The protagonist, Rajinikanth (Arya), was born in a theatre screening of Dharmathin Thalaivan, and like Rajinikanth's characters in that film, he has a forgetful nature. The film doffs its hat at the older film by introducing its protagonist in underwear, as he has forgotten to wear pants. This condition of Rajini is a constant source of embarrassment to his parents Ramanathan (Aadukalam Naren) and Lakshmi (Uma Padmanabhan), as they cannot find a suitable match for him. One prospective girl's father Sathyamoorthy (Sampath Raj) insults Rajini because of this. As fate would have it, Rajini ends up falling in love with Sathyamoorthy's daughter Vandhana (Sayyeshaa), but she is unaware of Rajini's forgetfulness. How long can Rajini continue with this facade, especially with Ajay (Lijeesh), a cop who wants to marry Vandhana and is trying to expose him?

== Cast ==

- Arya as Rajinikanth Ramanathan aka Ghajinikanth
- Sayyeshaa as Vandhana Sathyamoorthy
- Aadukalam Naren as Ramanathan, Rajini's father
- Uma as Lakshmi Ramanathan, Rajini's mother
- Sampath Raj as Sathyamoorthy, Vandhana's father
- Sathish as Mohan
- Lijeesh as Inspector Ajay
- Rajendran as Rajini's friend
- Karunakaran as Karuna
- Kaali Venkat as Uthaman
- Delhi Ganesh as Rajini's grandfather
- Sulakshana as Rajini's grandmother
- Madhan Bob as Rajini's boss
- Manobala as Kamal Vishwanathan
- K. Sivasankar as Mohan's father
- Venkat Subha as broker
- Linga as Police officer
- Rahul Thatha as area friend
- Neelima Rani as Gayathri, Vandhana's sister-in-law
- K. S. G. Venkatesh as Gayathri's father
- Dubbing Janaki as Kamal's mother
- Jangiri Madhumitha as Mrs. Uthaman
- Sheela as Gayathri's mother
- Rekha Suresh as Mrs. Kamal Vishwanathan
- Hema Rajkumar
- Karnaa Radha as shopkeeper
- Baba Bhaskar in a special appearance

== Production ==
In October 2015, a Tamil remake of the Telugu film Bhale Bhale Magadivoy (2015) with G. V. Prakash Kumar as the protagonist was announced, but never came to fruition. In late November 2017, Studio Green announced that they would collaborate with filmmaker Santhosh P. Jayakumar for a comedy film starring Arya and Sayyeshaa in the lead roles. Titled Ghajinikanth, the film was revealed to be a remake of Bhale Bhale Magadivoy, and the first look poster had Arya in an ethnic attire resembling a character portrayed by Rajinikanth in the 1988 film, Dharmathin Thalaivan. The title is a portmanteau of the words "Ghajini" and "Rajinikanth", and was titled so because of the forgetful nature of Rajinikanth's character in Dharmathin Thalaivan and Suriya's character in Ghajini (2005). The shoot began with a song sequence shot in Thailand, before the team completed scenes in Chennai. Santhosh was directing this alongside another film Iruttu Araiyil Murattu Kuththu (2018). Shooting ended in 39 days.

== Soundtrack ==
The soundtrack was composed by Balamurali Balu.

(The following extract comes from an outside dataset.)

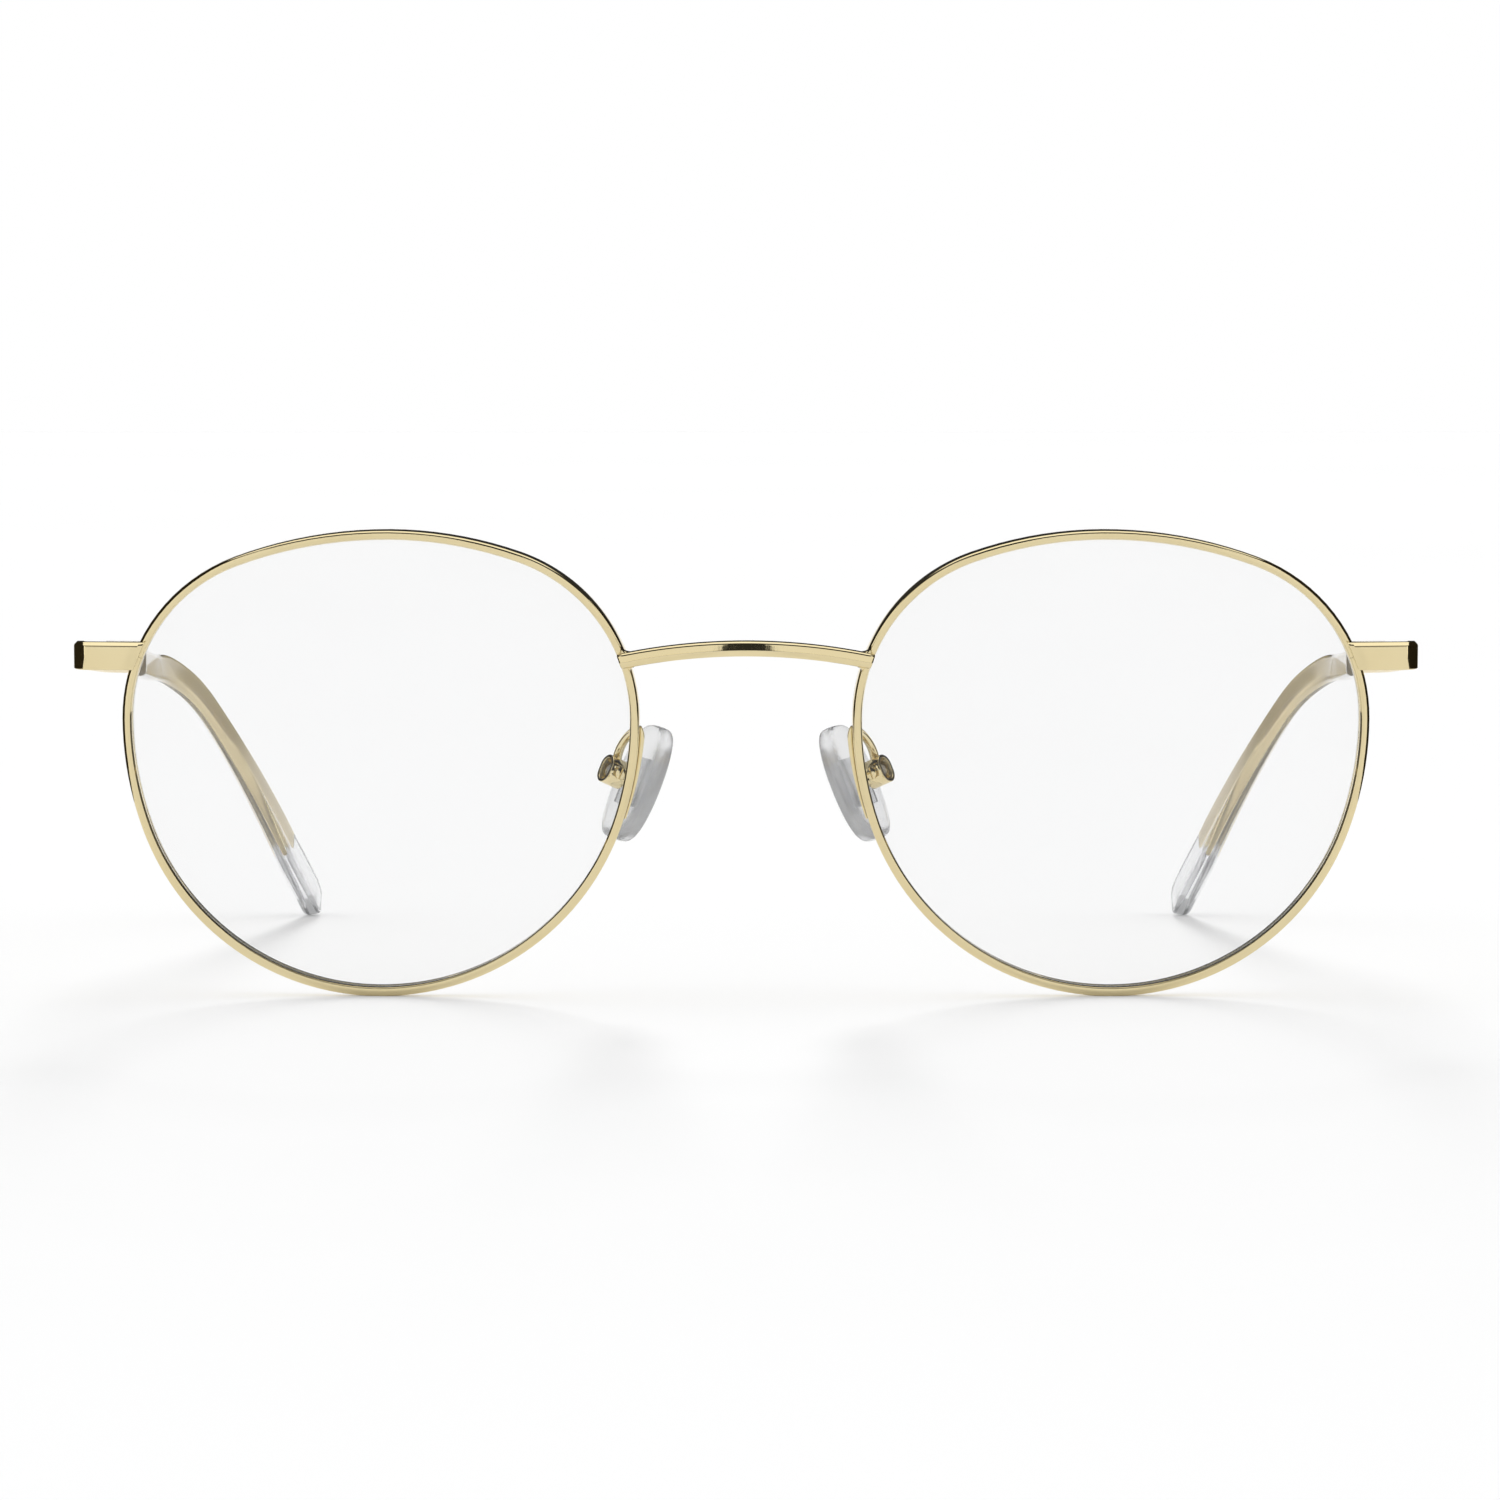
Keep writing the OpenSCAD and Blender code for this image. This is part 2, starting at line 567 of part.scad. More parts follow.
// Silicone pad: an oblong with rounded ends, a full face towards the nose and a flatter back
module nose_pad() {
    steps = 14;
    face = 0.56;
    rings = [for (i = [0 : steps]) let (a = 8 + i * 164 / steps, z = -pad_len / 2 * cos(a), r = sin(a),
        w = pad_w / 2 * pow(r, 0.48) * (1 - 0.06 * z / pad_len), h = pad_t * pow(r, 0.42))
        [for (j = [0 : 15]) let (b = -j * 22.5, flat = sign(sin(b)) * pow(abs(sin(b)), 0.8))
            [-pad_off + h * (flat < 0 ? face : 1 - face) * flat, w * cos(b), z]]];
    color("#f2f4f3", 0.6) pad_space() difference() {
        loft(rings);
        insert_body(braze);
    }
}

// ---- Hinges ----

knuckle = (barrel_h - 2 * face_gap) / 3;
inner_x = half_w - end_t - braze;

// A knuckle from z0 to z1 with its web; way = -1 towards the front, 1 towards the temple
module knuckle(z0, z1, way) {
    translate([hinge_x, hinge_y, hinge_z]) union() {
        upright(barrel_d / 2, z0, z1);
        box_at([0, min(0, way * 2.6), z0], [inner_x - hinge_x, max(0, way * 2.6), z1]);
    }
}
module leaf(way) {
    near = barrel_d / 2 + 0.3;
    translate([0, hinge_y, hinge_z]) box_at(
        [inner_x - leaf_t, min(way * near, way * (near + leaf_len)), -end_h / 2 + 0.25],
        [inner_x, max(way * near, way * (near + leaf_len)), end_h / 2 - 0.25]);
}
module front_hinge() {
    color(gold) difference() {
        union() {
            knuckle(-barrel_h / 2, -barrel_h / 2 + knuckle, -1);
            knuckle(barrel_h / 2 - knuckle, barrel_h / 2, -1);
            leaf(-1);
        }
        translate([hinge_x, hinge_y, hinge_z]) upright(hinge_screw_d / 2 + hold_clear, -barrel_h, barrel_h);
    }
}
module temple_hinge() {
    color(gold) difference() {
        union() {
            knuckle(-knuckle / 2, knuckle / 2, 1);
            leaf(1);
        }
        translate([hinge_x, hinge_y, hinge_z]) upright(hinge_screw_d / 2 + run_clear, -barrel_h, barrel_h);
    }
}
module hinge_screw() {
    top = barrel_h / 2 + hold_clear;
    head_h = 0.3;
    color(steel) translate([hinge_x, hinge_y, hinge_z]) difference() {
        union() {
            upright(hinge_screw_d / 2, -barrel_h / 2, top);
            upright(barrel_d / 2 - 0.1, top, top + head_h);
        }
        box_at([-2, -0.15, top + head_h / 2], [2, 0.15, top + 1]);
    }
}

// ---- Temples ----

module temple_arm() {
    start = hinge_y + face_gap / 2;
    from = flat_len - temple_len;
    joint = strip_ring(from);
    stations = concat([from, -sleeve_lead, -curl_lead], [for (i = [0 : 7]) i * bend_len / 7],
        [bend_len + 7, bend_len + 14, core_end - 1, core_end]);
    color(gold) union() {
        translate([half_w - arm_t, 0, 0]) rotate([90, 0, 90]) linear_extrude(arm_t)
            polygon([[start, hinge_z + arm_h / 2], [start, hinge_z - arm_h / 2],
                [joint[2][1], joint[2][2]], [joint[0][1], joint[0][2]]]);
        loft([for (t = stations) strip_ring(t)]);
    }
}
module temple_tip() {
    stations = concat([-sleeve_lead - 1, -curl_lead], [for (i = [0 : 7]) i * bend_len / 7],
        [bend_len + 7, bend_len + 14, core_end - 1, core_end + 0.1]);
    color("#dfe3e2", 0.5) difference() {
        loft(tip_rings);
        loft([for (t = stations) strip_ring(t, hold_clear)]);
    }
}

side() rim();  // rim_left
side(true) rim();  // rim_right
side() lens();  // lens_left
side(true) lens();  // lens_right
side() bridge();
side() endpiece();  // endpiece_left
side(true) endpiece();  // endpiece_right
side() closing(1);  // closing_upper_left
side(true) closing(1);  // closing_upper_right
side() closing(-1);  // closing_lower_left
side(true) closing(-1);  // closing_lower_right
side() rim_screw();  // rim_screw_left
side(true) rim_screw();  // rim_screw_right
side() pad_arm();  // pad_arm_left
side(true) pad_arm();  // pad_arm_right
side() pad_box();  // pad_box_left
side(true) pad_box();  // pad_box_right
side() pad_screw();  // pad_screw_left
side(true) pad_screw();  // pad_screw_right
side() pad_insert();  // pad_insert_left
side(true) pad_insert();  // pad_insert_right
side() nose_pad();  // nose_pad_left
side(true) nose_pad();  // nose_pad_right
side() front_hinge();  // front_hinge_left
side(true) front_hinge();  // front_hinge_right
side() hinge_screw();  // hinge_screw_left
side(true) hinge_screw();  // hinge_screw_right
side() temple_hinge();  // temple_hinge_left
side(true) temple_hinge();  // temple_hinge_right
side() temple_arm();  // temple_arm_left
side(true) temple_arm();  // temple_arm_right
side() temple_tip();  // temple_tip_left
side(true) temple_tip();  // temple_tip_right
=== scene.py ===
import json
from math import asin, atan2, ceil, cos, degrees, hypot, pi, radians, sin, sqrt, tan

import bmesh
import bpy
from mathutils import Matrix, Vector


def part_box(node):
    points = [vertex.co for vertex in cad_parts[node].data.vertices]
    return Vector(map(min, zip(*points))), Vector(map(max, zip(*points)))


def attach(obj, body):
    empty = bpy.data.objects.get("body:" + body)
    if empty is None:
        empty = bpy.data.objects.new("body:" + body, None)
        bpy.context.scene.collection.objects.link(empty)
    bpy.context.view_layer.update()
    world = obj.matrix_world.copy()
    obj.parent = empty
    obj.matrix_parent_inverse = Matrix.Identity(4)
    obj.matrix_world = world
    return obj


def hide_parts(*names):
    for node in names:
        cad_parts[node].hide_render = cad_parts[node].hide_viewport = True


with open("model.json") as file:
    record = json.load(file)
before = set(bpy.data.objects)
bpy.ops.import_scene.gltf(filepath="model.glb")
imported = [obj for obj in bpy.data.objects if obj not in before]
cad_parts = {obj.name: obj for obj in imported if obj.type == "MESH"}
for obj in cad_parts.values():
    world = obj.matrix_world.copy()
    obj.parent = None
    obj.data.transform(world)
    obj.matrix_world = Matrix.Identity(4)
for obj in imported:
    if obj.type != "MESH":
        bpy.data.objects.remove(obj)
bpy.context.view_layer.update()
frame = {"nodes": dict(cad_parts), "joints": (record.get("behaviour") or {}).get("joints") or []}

MM = 0.001
SIDES = ("left", "right")


def joint_place(name):
    """Where a joint's axis is, in millimetres."""
    return next(Vector(joint["pos_m"]) / MM for joint in frame["joints"] if joint["name"] == name)


# ---- Sizes of the glasses ----

LENS_W, LENS_H, LENS_GAP, LENS_T = 50.5, 45.7, 22.1, 1.6
LENS_FRONT_R, BEVEL_W = 130.0, 0.7
RIM_T, RIM_D, GROOVE, RIM_EDGE = 0.92, 1.8, 0.42, 0.24
WRAP, LEAN, SLOPE = radians(4), radians(6), radians(2.6)
RIM_OUT = RIM_T - GROOVE
BRAZE_GAP = 0.02
HALF_LENS_X = LENS_W / 2 + LENS_GAP / 2
FRONT_DEPTH, FRONT_HEIGHT = -66.4326, 23.0246

# ---- Workshop helpers: spaces, sections and skins ----

# From the front's space to the left lens's own
FRONT_TO_LENS = Matrix.Translation((-HALF_LENS_X, 0, 0)) @ Matrix.Rotation(-WRAP, 4, "Z")


def frame_space():
    """Space of the leaning front, from the middle between the lenses."""
    return Matrix.Translation((0, FRONT_DEPTH, FRONT_HEIGHT)) @ Matrix.Rotation(LEAN, 4, "X")


def lens_space():
    """Space of the wearer's left lens: x towards the temple, y back, z up."""
    return frame_space() @ Matrix.Rotation(WRAP, 4, "Z") @ Matrix.Translation((HALF_LENS_X, 0, 0))


def rounded(corners, steps=4):
    """A closed outline whose (x, y, radius) corners are rounded."""
    points = []
    for i, (x, y, r) in enumerate(corners):
        here = Vector((x, y))
        back = (Vector(corners[i - 1][:2]) - here).normalized()
        ahead = (Vector(corners[(i + 1) % len(corners)][:2]) - here).normalized()
        half = back.angle(ahead) / 2
        centre = here + (back + ahead).normalized() * (r / sin(half))
        start = here + back * (r / tan(half)) - centre
        end = here + ahead * (r / tan(half)) - centre
        first, turn = atan2(start.y, start.x), atan2(end.y, end.x) - atan2(start.y, start.x)
        turn = (turn + pi) % (2 * pi) - pi
        for k in range(steps + 1):
            angle = first + turn * k / steps
            points.append(centre + Vector((cos(angle), sin(angle))) * r)
    return points


def oblong(h, w, edge, steps):
    """A rounded oblong outline from its half height, half width and edge radius."""
    return rounded([(h, w, edge), (-h, w, edge), (-h, -w, edge), (h, -w, edge)], steps)


def spread(points, gap):
    """The same outline with points added along sides that are longer than gap."""
    out = []
    for i, p in enumerate(points):
        q = points[(i + 1) % len(points)]
        n = max(1, ceil((q - p).length / gap))
        out += [p.lerp(q, k / n) for k in range(n)]
    return out


def skin(name, rings, turn=None, mirror=False, sharp=38.0):
    """A mesh skinned over rings of points in millimetres and capped at both ends."""
    turn = turn or Matrix.Identity(4)
    flip = Matrix.Scale(-1, 4, (1, 0, 0)) if mirror else Matrix.Identity(4)
    place = flip @ turn
    n = len(rings[0])
    verts = [(place @ Vector(p)) * MM for ring in rings for p in ring]
    faces = []
    for i in range(len(rings) - 1):
        a, b = i * n, (i + 1) * n
        faces += [(a + j, b + j, b + (j + 1) % n, a + (j + 1) % n) for j in range(n)]
    faces += [tuple(range(n)), tuple(range(len(verts) - n, len(verts)))]
    return solid(name, verts, faces, sharp)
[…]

| No. | Title | Lyrics | Singers | Length |
|---|---|---|---|---|
| 1. | "Hola Hola" | Madhan Karky | Benny Dayal, M. M. Manasi, Christopher Stanley | 3:26 |
| 2. | "Bar Song" | Ku Karthik | Rahul Nambiar | 3:00 |
| 3. | "Aariyane" | Kabilan Vairamuthu | Shweta Mohan | 2:47 |
| 4. | "Karu Karu" | Balamurali Balu | Sanjith Hegde, Aishwarya Ravichandran | 1:21 |
| Total length: |  |  |  | 10:34 |

==Release==
Production budget of the film was valued at ₹8 crore excluding Arya's salary. The satellite rights of the film were sold to STAR Vijay.

===Critical reception===
Indian Express wrote "There are several ways to keep the viewer engaged - it could be through the story, its characters, the writing or the filmmaking. Sadly, Ghajinikanth doesn't tick any of the boxes." Times of India wrote "Despite the film offering great scope for comedy, Ghajinikanth is entertaining only in places." Sify called it "Family-friendly comedy entertainer" and wrote "Overall, Ghajinikanth is a time pass entertainer and you will enjoy watching it with family and friends!"